Manaus’ Amazon Theater made entirely of Legos!

Great Spot for Lunch

Steps away from Manaus’ opera house is Casa da Pamonha, situated on R. Barroso, 375. This vegetarian eatery is open every day except Sundays starting at 8am and, with the exception of Saturday when it closes at 2pm, is open until 7pm. Casa da Pamonha offers a vegetarian buffet with a large selection of vegan options. Dishes on offer included vatapá de milho (corn vatapá) which is an Afro-Brazilian dish made from bread, coconut milk, finely ground peanuts and palm oil mashed into a creamy paste. (The non-vegan version of this dish includes shrimp.) I also enjoyed grão de bico ao molho com linguiça vegana (chick peas in sauce with vegan sausage), and canelone tofu e legumes (tofu cannelloni and vegetables) among others.

My delicious plate of food from Casa da Pamonha in Manaus, Brazil

Vegan dishes are clearly labeled in blue (vegetarian in green). They also have a variety of homemade kombuchas for sale. The staff speak very good English and are happy to explain dishes or make suggestions about what to drink. I tried three of their kombuchas and two of them were made of Brazilian fruit that I had never heard of, but were delicious: pitaya and jambu.
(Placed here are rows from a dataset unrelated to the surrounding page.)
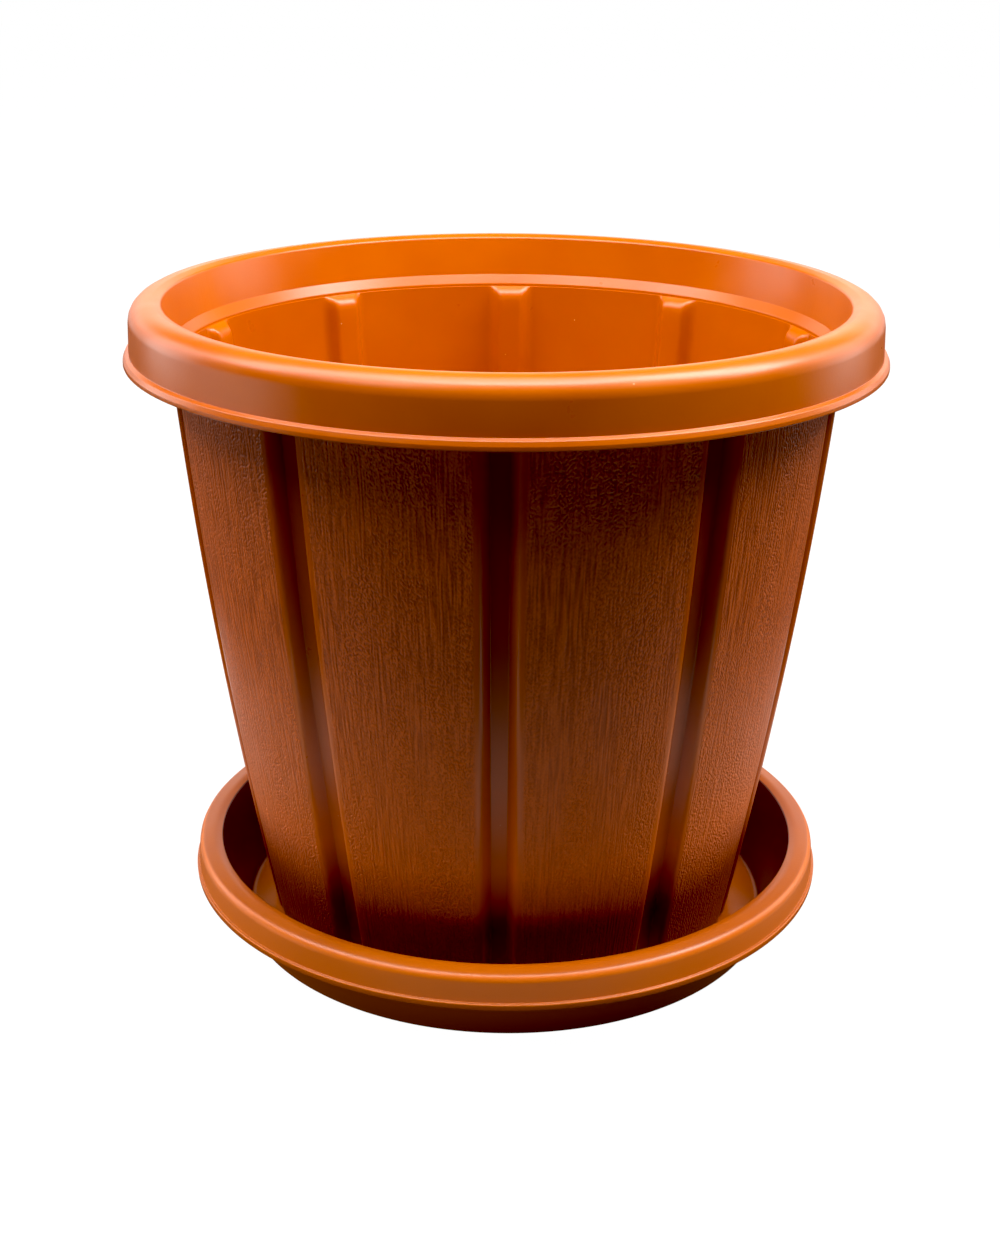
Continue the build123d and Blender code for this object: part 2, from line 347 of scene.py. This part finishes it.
def pot_rows():
    """All rows of the pot's skin, from the middle of its floor round to its underside."""
    low = FLOOR_TOP + FLOOR_FILLET
    floor_edge = wall_row(low, True, inward=FLOOR_FILLET)
    rows = [shrunk_row(floor_edge, share, FLOOR_TOP) for share in (0.05, 0.3, 0.55, 0.8, 1.0)]
    for step in range(1, ARC_STEPS):
        turn = math.pi / 2 * step / ARC_STEPS
        inward = FLOOR_FILLET * (1 - math.sin(turn))
        height = low - FLOOR_FILLET * math.cos(turn)
        rows.append(wall_row(low, True, inward=inward, height=height))
    for step in range(WALL_ROWS + 1):
        rows.append(wall_row(low + (RIB_FADE_START - low) * step / WALL_ROWS, True))
    for rise, share in RIB_FADE:
        rows.append(wall_row(RIB_TOP + rise, True, share))
    guide = wall_row(FLUTE_TOP, False)
    angles = [math.atan2(y, x) for x, y, _ in guide]
    rows += [turned_row(angles, p.x, p.y) for p in rounded(collar_corners())]
    for drop, share in ((0.0, 0.0), (0.2, 0.4), (0.8, 0.7), (1.8, 0.92), (3.0, 1.0)):
        rows.append(wall_row(FLUTE_TOP - drop, False, share))
    start, end = FLUTE_TOP - 4.0, POT_FOOT + 1.0
    for step in range(WALL_ROWS + 1):
        rows.append(wall_row(start + (end - start) * step / WALL_ROWS, False))
    rows.append(wall_row(POT_FOOT + 0.3, False, inward=0.2))
    rows.append(wall_row(POT_FOOT, False, inward=0.8))
    rows.append(wall_row(POT_FOOT, True, inward=-0.4))
    rows.append(wall_row(POT_FOOT + 0.5, True))
    under = FLOOR_TOP - FLOOR_THICKNESS
    rows.append(wall_row(under - 0.8, True))
    recess = wall_row(under, True, inward=0.6)
    rows += [shrunk_row(recess, share, under) for share in (1.0, 0.8, 0.55, 0.3, 0.05)]
    return rows


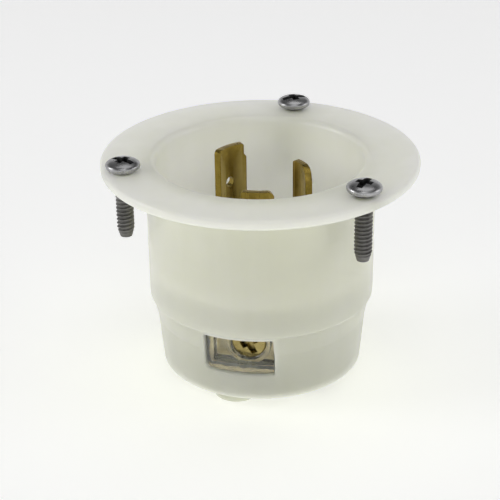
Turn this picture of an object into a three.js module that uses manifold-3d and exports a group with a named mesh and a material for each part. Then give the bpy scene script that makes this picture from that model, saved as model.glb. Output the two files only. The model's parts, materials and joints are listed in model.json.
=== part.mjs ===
// Flanged locking inlet for a generator or panel: a round nylon housing with three arc-shaped
// blades in its cup, side-access clamp terminals behind three windows, and a rear cover with
// three wire collars. Millimetres, +Z out of the mouth; z = 0 is where the wire collars stand,
// on the axis of the flange. Azimuths are degrees from +X, counter-clockwise seen from the mouth.
import * as THREE from 'three';
import { mergeVertices } from 'three/addons/utils/BufferGeometryUtils.js';
import Module from 'manifold-3d';

const wasm = await Module();
wasm.setup();

// ---- housing
const GAP = 0.3; // between pieces that touch or run together
const COLLAR_HEIGHT = 2.6;
const BODY_DEPTH = 44.2;
const REAR_Z = COLLAR_HEIGHT;
const FACE_Z = REAR_Z + BODY_DEPTH;
const FLANGE_R = 31.75;
const FLANGE_THICKNESS = 2;
const FLANGE_EDGE = 0.7;
const MOUTH_EDGE = 1.3;
const UPPER_R = 22.95;
const WALL = 2.15;
const CUP_DEPTH = 21.5;
const CUP_DRAFT = 0.3;
const FLOOR_THICKNESS = 2.6;
const FLOOR_TOP_Z = FACE_Z - CUP_DEPTH;
const FLOOR_BOTTOM_Z = FLOOR_TOP_Z - FLOOR_THICKNESS;
const STEP_TOP_Z = FACE_Z - 29.6;
const STEP_BOTTOM_Z = FACE_Z - 33.8;
const STEP_EDGE = 0.9;
const LOWER_R = 21.45;
const REAR_R = 20.57;
const REAR_EDGE = 0.4;
const CHAMBER_R = 19.2;

// ---- terminals, one behind each window; offsets run counter-clockwise from the window's middle
const TERMINALS = { line: -103, neutral: 17, ground: 137 };
const WINDOW_WIDTH = 14.2;
const WINDOW_TOP_Z = FACE_Z - 30;
const WINDOW_BOTTOM_Z = FACE_Z - 38.5;
const WINDOW_CORNER = 1.4;
const WINDOW_CUT_FROM = 16; // how near the axis the opening is cut
const SCREW_OFFSET = 1.5;
const SCREW_Z = FACE_Z - 32.5;
const TERMINAL_HEAD = { radius: 3.5, top: 18.1, thickness: 1.5, shank: 1.75, length: 8 };
const PLATE = { inner: 15.1, outer: 16.3, halfWidth: 6.2, bottom: REAR_Z + 6.3 };
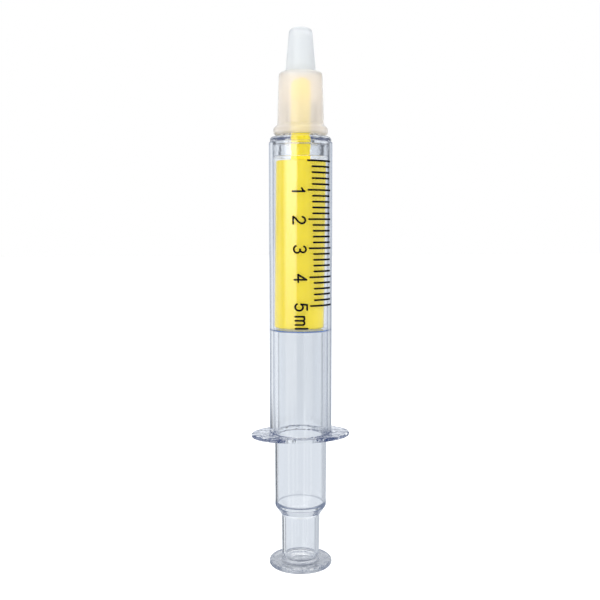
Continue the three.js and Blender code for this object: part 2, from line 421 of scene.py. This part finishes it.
def frosted_plastic(name):
    """Natural soft plastic that passes light but blurs what is behind it. Round the wet nib its colour is
    painted warmer: painted light, standing in for the nib's yellow light inside it.
    """
    material, nodes, links, shader = node_material(name)
    cloud = object_noise(nodes, links, 350.0, 3.0)
    tip = blended(nodes, links, cloud, (0.3, 0.7), (0.84, 0.86, 0.87, 1), (0.86, 0.875, 0.885, 1))
    # painted light: the collar's warm tint stands in for yellow light from the nib inside
    collar_nib_glow = blended(nodes, links, cloud, (0.3, 0.7), (0.925, 0.87, 0.80, 1), (0.935, 0.88, 0.815, 1))
    limits = ((CAP_SHOULDER + 0.5) * MM, (CAP_SHOULDER - 1.5) * MM)
    tint = blended(nodes, links, upward_part(nodes, links, "Object"), limits, tip, collar_nib_glow)
    links.new(tint, shader.inputs["Base Color"])
    shader.inputs["Transmission Weight"].default_value = 0.75
    shader.inputs["IOR"].default_value = 1.25
    shader.inputs["Roughness"].default_value = 0.3
    shader.inputs["Coat Weight"].default_value = 0.35
    shader.inputs["Coat Roughness"].default_value = 0.25
    return material


def inked_fibre(name, colour, deep, glow, scale, stretch, depth, glow_halved_above=None):
    """Fibre soaked in highlighter ink. It is deeper in colour between the strands. It glows, partly as the
    ink's fluorescence and partly as painted light making up for light lost in the clear plastic round it.
    Above a given height, in millimetres, the glow is halved, so that the part seen through the cap is dimmer."""
    material, nodes, links, shader = node_material(name)
    strands = object_noise(nodes, links, scale, 4.0, stretch)
    ink = ramped(nodes, links, strands, (0.3, deep), (0.62, colour))
    links.new(ink, shader.inputs["Base Color"])
    links.new(ranged(nodes, links, strands, 0.55, 0.8), shader.inputs["Roughness"])
    links.new(ink, shader.inputs["Emission Color"])
    shader.inputs["Emission Strength"].default_value = glow
    if glow_halved_above is not None:
        # painted dimming: the glow is halved above this height
        limits = ((glow_halved_above - 1) * MM, (glow_halved_above + 1) * MM)
        painted_dimming = ranged(nodes, links, upward_part(nodes, links, "Object"), glow, 0.5 * glow, limits)
        links.new(painted_dimming, shader.inputs["Emission Strength"])
    shader.inputs["Specular IOR Level"].default_value = 0.25
    bumped(nodes, links, shader, strands, depth)
    return material


def film_material(name):
    """Clear wrap: light passes straight through it, and it mirrors a little, more so at a glancing angle."""
    material, nodes, links, shader = node_material(name)
    nodes.remove(shader)
    glancing = glance(nodes, links, 5.0)
    through = nodes.new("ShaderNodeBsdfTransparent")
    gloss = nodes.new("ShaderNodeBsdfGlossy")
    creases = object_noise(nodes, links, 500.0, 2.0, (1, 1, 0.1))
    links.new(ranged(nodes, links, creases, 0.08, 0.16), gloss.inputs["Roughness"])
    mix = nodes.new("ShaderNodeMixShader")
    links.new(ranged(nodes, links, glancing, 0.045, 0.5), mix.inputs["Fac"])
    links.new(through.outputs["BSDF"], mix.inputs[1])
    links.new(gloss.outputs["BSDF"], mix.inputs[2])
    links.new(mix.outputs["Shader"], nodes["Material Output"].inputs["Surface"])
    return material


def printed_ink(name):
    """Near-black screen ink, a little uneven in gloss."""
    material, nodes, links, shader = node_material(name)
    blotches = object_noise(nodes, links, 1800.0, 3.0)
    colour = ramped(nodes, links, blotches, (0, (0.0015, 0.0015, 0.004, 1)), (1, (0.004, 0.004, 0.012, 1)))
    links.new(colour, shader.inputs["Base Color"])
    links.new(ranged(nodes, links, blotches, 0.5, 0.7), shader.inputs["Roughness"])
    shader.inputs["Specular IOR Level"].default_value = 0.03
    return material


# ---------- Plunger ----------


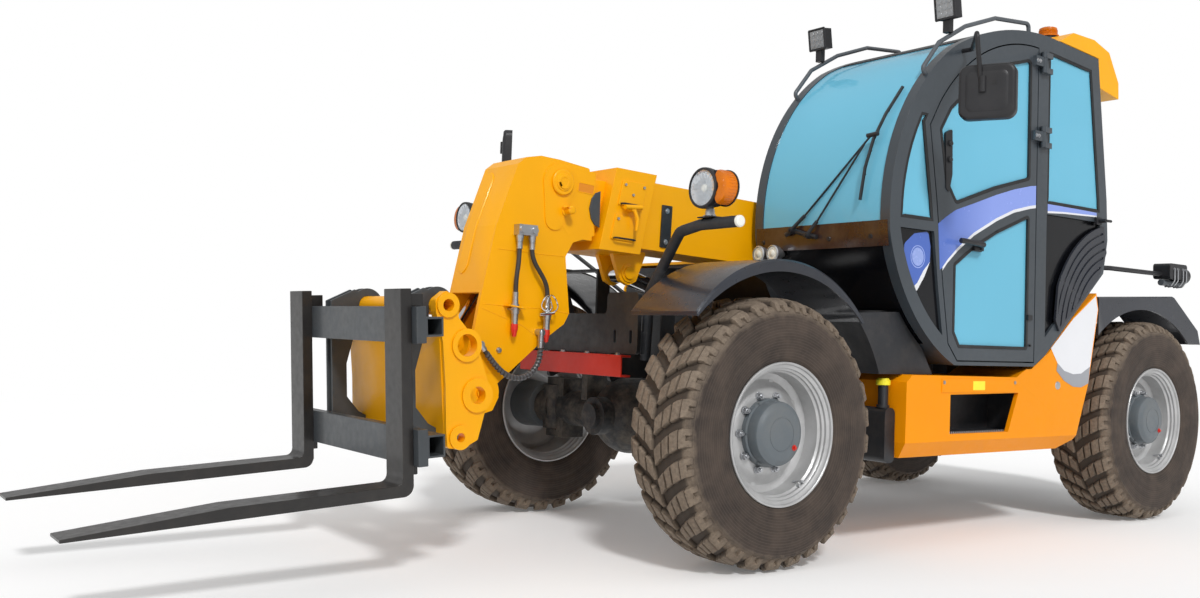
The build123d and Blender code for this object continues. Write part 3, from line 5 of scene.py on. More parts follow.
import bmesh
import bpy
from mathutils import Matrix, Vector

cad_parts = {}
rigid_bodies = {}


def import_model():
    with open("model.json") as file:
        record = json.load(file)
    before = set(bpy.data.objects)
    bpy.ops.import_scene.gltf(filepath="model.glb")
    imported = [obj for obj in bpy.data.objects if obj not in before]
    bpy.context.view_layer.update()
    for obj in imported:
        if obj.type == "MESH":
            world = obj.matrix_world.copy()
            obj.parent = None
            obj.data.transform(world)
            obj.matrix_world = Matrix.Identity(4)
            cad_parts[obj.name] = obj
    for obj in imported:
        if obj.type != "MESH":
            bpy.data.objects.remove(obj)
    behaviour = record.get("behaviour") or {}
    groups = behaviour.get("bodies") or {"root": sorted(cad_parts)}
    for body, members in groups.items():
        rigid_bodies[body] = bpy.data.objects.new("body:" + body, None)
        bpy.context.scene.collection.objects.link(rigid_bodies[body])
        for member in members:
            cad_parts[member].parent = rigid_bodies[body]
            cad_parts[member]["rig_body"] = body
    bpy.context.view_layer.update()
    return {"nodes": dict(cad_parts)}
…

Variety of home-made kombuchas from Casa da Pamonha in Manaus, Brazil

The atmosphere was laid-back, the staff friendly and the decor includes an eclectic array of Amazon artifacts. I liked it so much that I went two days in a row.

Planning a Visit

The Amazon Theater is open Tuesday through Sunday from 9am to 5pm. Note that they are closed to the public on Mondays (unless you are Pavarotti LOL). Tickets are 20 Brazil real per person and people holding tickets will be divided into language groups at the top of the hour. Tours are conducted in Portuguese, Spanish or English. It is not possible to visit the theater without being a part of one of their tours and the first tour begins at 10am. Ours lasted a little more than an hour. The Amazon Theater also has a gift shop which you are invited to visit on your way out. I certainly plan to visit again, specifically for the annual Amazonas Opera Festival, which runs from April to May.